To achieve the curriculum objectives of fostering students’ whole-person development, the cultivation of positive values is an important part in the overall curriculum planning.
Schools actively promote values education, mainly through subject learning, school-based moral and civic education lessons, cross-curricular learning and LWL activities, etc., which provide students with various learning experiences and cultivate in them positive values and attitudes. They also leverage resources for the implementation of relevant tasks, for example, by tapping the support from religious groups or community organisations to help students develop positive attitudes towards respecting and treasuring lives through diversified life education activities. Schools also help students develop and bolster positive values through practice and reflection by engaging them in services organised by the EDB or external organisations. Schools with satisfactory performance have clear goals with sound planning; are able to respond to the developmental needs of students at different key stages; and, through close collaboration between subject panels and committees, manage to systematically promote values education with multiple strategies adopted inside and outside the classroom. Students can easily feel perplexed when faced with controversial incidents and social issues. Schools should act in line with the curriculum goals and objectives to help students develop rational thinking and the ability to distinguish right from wrong, enable them to reflect on the impact of their behaviour on themselves and others, and thus help them develop positive values. Schools should also provide timely
support to students and handle inappropriate behaviour; help relieve students’ emotions;
guide students to make analyses from different perspectives, express opinions in a lawful, peaceful, rational, and respectful manner, as well as make sensible and reasonable judgments and decisions, nurturing them to become responsible citizens.

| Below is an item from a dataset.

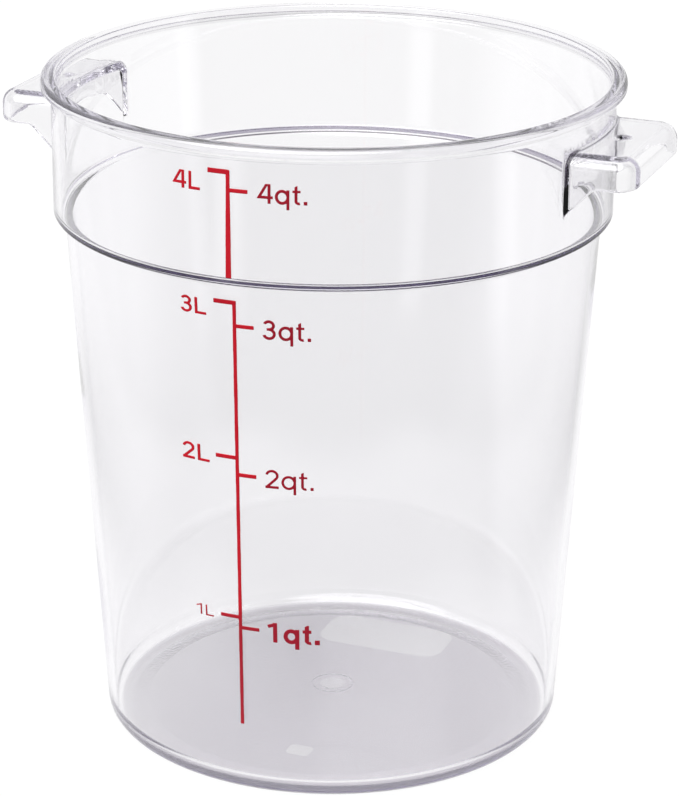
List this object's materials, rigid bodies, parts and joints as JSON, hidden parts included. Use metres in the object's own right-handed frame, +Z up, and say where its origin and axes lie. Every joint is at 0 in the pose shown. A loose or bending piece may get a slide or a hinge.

The majority of schools actively promote life education, nurturing in students respect for life and positive attitudes. Schools mainly promote life education and positive thinking through school-based moral education curriculum. The learning content is able to meet the developmental needs of students and improve their mental well-being to strengthen their resilience in the face of adversity. Schools with more thorough planning can set appropriate learning objectives and focuses according to the developmental needs of students at different key stages. Examples include integrating reading and experiential activities, making good use of the natural environment of the campus, providing students with first-hand experience and encouraging them to get close to nature to help them understand the meaning of life and the relationship between human beings and the environment.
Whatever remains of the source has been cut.